Arts Council England (ACE) have announced the first round of successful schools and educational establishments to receive Artsmark status since it’s relaunch in September 2011. There were over 1500 successful applications made to the ACE programme.

The announcement comes as the manager behind Arts Award, Trinity College London, has confirmed that they will act as the national provider for Artsmark scheme. By linking the two programmes, it is hoped by the ACE that it, ‘will result in a more joined up approach to delivering cultural education for children and young people, both in and out of school.’

The Artsmark programme, which runs throughout England, has expanded to incorporate more educational facilities including further education colleges, pupil referral units and youth justice settings. Artsmark have also changed their awarding system, now offering two distinctions – ‘Artsmark’ status and ‘Artsmark Gold’ status.

ACE chief executive Alan Davey said: ‘The Arts Council has a long history of involvement in arts education and it’s great to see schemes like Artsmark becoming an integral part of more and more school curriculums.’

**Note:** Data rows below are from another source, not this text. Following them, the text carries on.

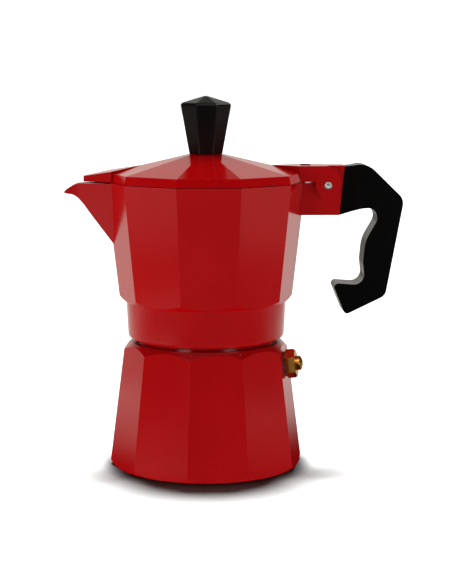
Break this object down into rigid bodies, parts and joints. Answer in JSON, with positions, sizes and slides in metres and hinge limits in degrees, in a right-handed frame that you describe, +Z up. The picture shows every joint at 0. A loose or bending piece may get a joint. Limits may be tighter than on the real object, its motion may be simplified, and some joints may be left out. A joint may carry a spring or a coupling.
{
  "type": "moka pot",
  "caption": "Stovetop coffee maker with faceted boiler and collector, screw neck, hinged lid with beak, knob, side handle, funnel, filter and spring safety valve.",
  "frame": {"origin": "middle of the boiler's flat base, on the table", "axes": "+Z up along the pot's axis, +X towards the handle, -X towards the spout"},
  "size_m": [0.1338, 0.0756, 0.1472],
  "materials": {
    "red_paint": "cast aluminium with a satin-gloss red paint outside, bare inside",
    "black_plastic": "black moulded heat-proof plastic, softly glossy",
    "brass": "turned brass",
    "steel": "plain bright steel",
    "bare_aluminium": "pressed bare aluminium sheet",
    "white_rubber": "food-safe off-white rubber",
    "fibre_washer": "dark sealing washer"
  },
  "bodies": {
    "boiler": {"boiler": "red_paint", "valve_washer": "fibre_washer", "valve_body": "brass", "valve_cap": "brass", "valve_spring": "steel"},
    "poppet": {"valve_poppet": "steel", "valve_seal": "fibre_washer"},
    "funnel": {"funnel_body": "bare_aluminium", "funnel_sieve": "bare_aluminium"},
    "collector": {"collector": "red_paint", "rubber_ring": "white_rubber", "filter_plate": "bare_aluminium", "hinge_pin": "steel", "handle": "black_plastic", "handle_washer": "steel", "handle_screw": "steel"},
    "lid": {"lid": "red_paint", "knob": "black_plastic", "knob_insert": "brass", "knob_washer": "steel", "knob_screw": "steel"}
  },
  "joints": [
    {"name": "funnel_rise", "type": "slide", "parent": "boiler", "child": "funnel", "axis": [0, 0, 1], "range_m": [0, 0.0113]},
    {"name": "collector_turn", "type": "hinge", "parent": "funnel", "child": "collector", "pos_m": [0, 0, 0.057], "axis": [0, 0, 1], "range_deg": [0, 1620]},
    {"name": "lid_hinge", "type": "hinge", "parent": "collector", "child": "lid", "pos_m": [0.0479, 0, 0.1122], "axis": [0, 1, 0], "range_deg": [0, 100]},
    {"name": "valve_lift", "type": "slide", "parent": "boiler", "child": "poppet", "axis": [0.9688, -0.2165, 0.1208], "range_m": [0, 0.0012], "stiffness_N_per_m": 1000, "springref_m": -0.002, "deforming": ["valve_spring"]}
  ],
  "couplings": [
    {"joint": "funnel_rise", "follows": "collector_turn", "m_per_rad": 0.00039789}
  ]
}
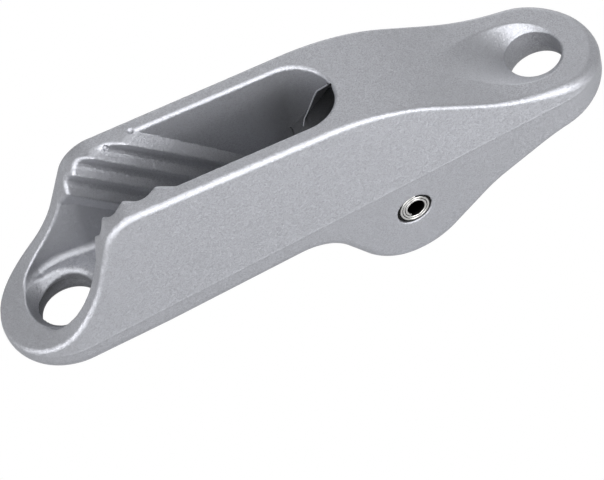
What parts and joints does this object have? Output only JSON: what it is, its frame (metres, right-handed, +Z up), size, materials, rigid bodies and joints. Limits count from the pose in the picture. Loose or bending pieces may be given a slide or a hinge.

‘We took some time last year to review Artsmark and listen to what schools and our other partners had to say about the programme and how we can improve it. The high number of applications from schools and other educational settings clearly illustrates how well received these changes were. This relaunched Artsmark programme will play a significant role in achieving our ambition of every young person in the country experiencing what the arts have to offer.’